Hits, Not Concussions, Cause CTE
A new study co-authored by a School of Public Health researcher has identified evidence of early Chronic Traumatic Encephalopathy (CTE) brain pathology after head impact—even in the absence of signs of concussion. Early indicators of CTE pathology not only persisted long after injury but also spread through the brain, providing the best evidence to date that head impact, not concussion, causes CTE.
The findings, published online in the journal Brain, are based on analysis of human brains from teenagers with recent head injury and mouse models that recreate sports-related head impact and military-related blast exposure. The investigators also performed laboratory experiments and computer modeling. Study results shed light on the origins of CTE and relationship to traumatic brain injury (TBI), concussion and subconcussive head injury.
CTE is a neurodegenerative disease characterized by abnormal accumulation of tau protein around small blood vessels in the brain. CTE causes brain cell death, cognitive deficits, and dementia.

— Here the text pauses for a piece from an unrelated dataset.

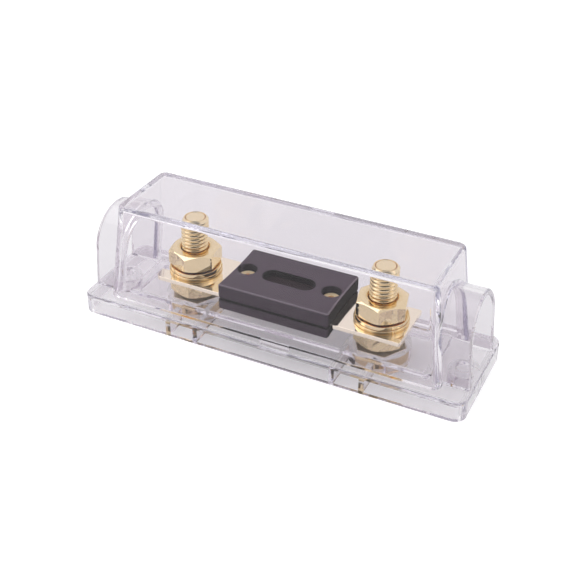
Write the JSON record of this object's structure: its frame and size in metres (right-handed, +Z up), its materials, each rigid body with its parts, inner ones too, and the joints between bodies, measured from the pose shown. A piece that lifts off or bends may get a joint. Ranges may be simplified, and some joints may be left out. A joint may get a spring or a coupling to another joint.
{
  "type": "anl fuse holder",
  "caption": "Clear two-piece holder for a bolt-down strip fuse, with a lift-off cover, an arched cable tunnel at each end and threaded studs.",
  "frame": {"origin": "middle of the base's underside", "axes": "+X along the holder through both studs, +Z up out of the base, the way the cover lifts; the picture looks from -Y"},
  "size_m": [0.1232, 0.036, 0.0375],
  "materials": {
    "clear_plastic": "polished clear moulding",
    "gold_plate": "bright gold plate on brass",
    "fuse_plastic": "satin black moulding",
    "window_pane": "smoked clear pane"
  },
  "bodies": {
    "holder": {"base": "clear_plastic", "fuse_element": "gold_plate", "fuse_body_top": "fuse_plastic", "fuse_body_bottom": "fuse_plastic", "fuse_window_pane": "window_pane", "fuse_rivet_left": "gold_plate", "fuse_rivet_right": "gold_plate", "stud_bolt_left": "gold_plate", "stud_bolt_right": "gold_plate", "seat_nut_left": "gold_plate", "seat_nut_right": "gold_plate", "flat_washer_left": "gold_plate", "flat_washer_right": "gold_plate", "spring_washer_left": "gold_plate", "spring_washer_right": "gold_plate"},
    "cover": {"cover": "clear_plastic"},
    "clamp_nut_left": {"clamp_nut_left": "gold_plate"},
    "clamp_nut_right": {"clamp_nut_right": "gold_plate"}
  },
  "joints": [
    {"name": "cover_lift", "type": "slide", "parent": "holder", "child": "cover", "axis": [0, 0, 1], "range_m": [0, 0.04]},
    {"name": "clamp_nut_left_turn", "type": "hinge", "parent": "holder", "child": "clamp_nut_left", "pos_m": [-0.0305, 0, 0.0195], "axis": [0, 0, 1], "continuous": true},
    {"name": "clamp_nut_right_turn", "type": "hinge", "parent": "holder", "child": "clamp_nut_right", "pos_m": [0.0305, 0, 0.0195], "axis": [0, 0, 1], "continuous": true}
  ]
}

The brain pathology of CTE has been observed in brains of teenagers and adults with exposure to repeated head injury, both concussive and subconcussive episodes. However, the mechanisms that cause CTE and relationship to concussion, subconcussive injury and TBI remain poorly understood.
In the first part of their study, the researchers examined four postmortem brains from teenage athletes who had sustained closed-head impact injuries 1, 2, 10, and 128 days prior to death. Neuropathological analysis of these brains showed a spectrum of post-traumatic pathology, including one case of early-stage CTE and two cases with abnormal accumulation of tau protein. Brains from four age-matched athletes without recent head injury did not show the pathological changes observed in the head-injury group.
To investigate causal mechanisms underlying these changes, the researchers conducted laboratory experiments using mouse models of two different injury mechanisms—repeat closed-head impact and blast exposure—both linked to CTE. The investigators compared brain responses to the experimental injuries and relationship to CTE pathology over time.
Based on pathological findings in human cases, the researchers hypothesized that early CTE may result from damaged blood vessels in the brain that become leaky, resulting in blood proteins spilling into brain tissue and triggering brain inflammation. The researchers utilized a brain scan called dynamic contrast-enhanced magnetic resonance imaging (DCE-MRI) to detect leaky blood vessels in the brains of mice subjected to head impact. The investigators also found that head impact caused persistent changes in brain electrical functions, which may explain cognitive difficulties experienced by some people after these injuries.
“The same brain pathology that we observed in teenagers after head injury was also present in head-injured mice. We were surprised that the brain pathology was unrelated to signs of concussion, including altered arousal and impaired balance, among others. Our findings provide strong causal evidence linking head impact to TBI and early CTE, independent of concussion,” said corresponding author Lee E. Goldstein, an associate professor at the School of Medicine and the College of Engineering. “The results may explain why approximately 20 percent of athletes with CTE never suffered a diagnosed concussion.”
“Our experimental results showed no correlation between concussive signs at the time of injury and CTE brain pathology. These findings provide strong evidence—the best evidence we have so far—that subconcussive impacts are not only dangerous but also causally linked to CTE,” Goldstein said.
The unexpected findings led to the third part of the study, which utilized computer simulations performed at Lawrence Livermore National Laboratory, along with mechanical models implemented at Boston University. “The simulations showed that the mechanisms that trigger concussion may be distinct from those that lead to CTE,” said William C. Moss, physicist at Lawrence Livermore National Laboratory and co-author of the study. “Our results also provide fundamental insight into the origin of concussion.”
“In order to reduce CTE risk in contact sport athletes and military veterans, there must be a reduction in the number of head impacts. The continued focus on concussion and symptomatic recovery does not address the fundamental danger these activities pose to human health,” said Ann McKee, chief of neuropathology at Boston VA Healthcare System, director of BU’s CTE Center, and a co-author on this study.
“To prevent the disease, you have to prevent head impact – it’s hits to the head that cause CTE,” Goldstein added.
Goldstein and his colleagues anticipate that their study will advance understanding of how head injuries lead to CTE brain pathology, even in teenagers and young adults, with the goal being to facilitate development of new diagnostics, therapeutics, protective equipment and preventive measures to help people affected by head injuries and at risk for CTE.
Yorghos Tripodis, research associate professor of biostatistics, was a co-author on the study. The study was conducted by a BU-led research team that included scientists from Cleveland Clinic, Harvard Medical School, Lawrence Livermore National Laboratory, New York Medical College, University of California, Berkeley, University of Massachusetts Lowell, The Jackson Laboratory, VA Boston Healthcare System, Ben-Gurion University (Israel), Dalhousie University (Canada), and University of Oxford (UK).